Day 25 – Hpa An to Mae Sot Border
Waking early, I grabbed juice, coffee, rice and jam filled toasties, encouraging a shy young German girl on her first travels.
Stomach full to bursting, amazed and appalled at how much toast and jam a hungry cyclist can consume in one sitting, I towed bike and gear outside, dropping my key with the unfriendly receptionist.
Outside the hostel sat two gleeful folk beside a power hose. Offering its services without charge, a young chap leapt to assist, flipping all manner of switches. A low growl. A quick test fire. And pzzzzzsthhhhh – ultimate power unleashed. Giving my trusted stead a good ol’ hose down, it soon looked as though only subjected to a minor battering. Flinging my right leg over the saddle, excited by what lay ahead, I rolled away from the hostel’s iron gates and toward the unknown.
According to maps.me, there are two possible routes to the border. One down inevitably rough unsurfaced village roads / oxen tracks and one following the highway. I chose the rough route. Big roads, trucks and fumes are not amongst my passions for cycle touring. And a little struggle goes a long way to exemplifying the joys of a small reward, being getting somewhere, or finding an ice cold soda.
Embarking down back alleys, around Hpa An lake, briefly onto the highway, then down a rugged track, I felt good about the day ahead, riding amongst spectacular limestone formations, bursting from dusty plains.
However, the ‘road’ soon began to run rougher and rougher, until my most determined efforts produced the traction of 2 year old’s tricycle.
These hi-tech days are of course of little resemblance to the cycle touring of yesteryear (unless of course we choose to abandon its promises). With mobile mounted atop stem cradle, kilometres counted down to the next turning; a sign of hope, of optimism, that perhaps things would become just a little more ridable. After all, most tricky situations turn out right in the end. In such times, when equipped with suitable provisions, mere perseverance is all it takes. Or, so I thought.
The worn and rutted unsurfaced track soon turned to dust. A desert-like sandpit waiting to swallow whatever lay upon it.
I deflated both tyres beyond recommended limits, set my lowest gear (28 on the front, 34 on the back) and pedalled tactfully in search of grip; any grip. There was none.
Pushing around the corner, a car (the first I’d seen since turning from the main road almost an hour ago) slid from left to right as if driven by a 15 year old thrill seeker grasping and releasing the handbrake. Sand littered the skies and to be near it was to be embellished in its grit deep into the lungs.
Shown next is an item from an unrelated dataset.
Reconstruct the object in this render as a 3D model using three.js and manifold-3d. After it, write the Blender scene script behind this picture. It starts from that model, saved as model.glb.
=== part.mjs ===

The car, however, did not get far. Less than 1 click down the track the ‘road’ ended and the roadworks work began. As in much of Myanmar, it is the women here who were doing the heavy lifting, carting stone in hand pans from point to point. Repeat; for hours under the burning sun. Men manning machines. Still, they smiled, laughed and waved as I pushed past in hope of a happier horizon.
As fate would have it, my so far reliable philosophy of ‘everything’s fine; it’s just a blip’ was to be proven somewhat less effective than usual. Two kms passed, works midway, no viable path yet alone tracks in sight. Passed one hamlet, then, 300m of deeply riven cattle track. The scenery still stunning, I had a further 80km of impossible terrain to navigate. I pressed on, passing a makeshift tarpaulin camp, naked folk washing afront a spectacular limestone formation.
Another village, with yet more red signs signalling me to stop.
Approaching a friendly looking shop owner for water, I was surprised to receive a reply in English, broken, but coherent. Handing me two bottles without charge, he seemed more than a touch surprised to see me, explaining my intention to reach the border by bicycle would be impossible.
Bugger. Over two hours ride into the day and there was no sensible option but to turn back. Doing so meant returning to the junction some miles ago, taking a left to rejoin the main highway just a handful of kms from where I left off.
Trotting the walk of shame back past the curious workers, through the sand laden trail, then onto single track paths through farmer’s fields, I rode past traditional lives, tools and farming techniques barely changed by our modern times.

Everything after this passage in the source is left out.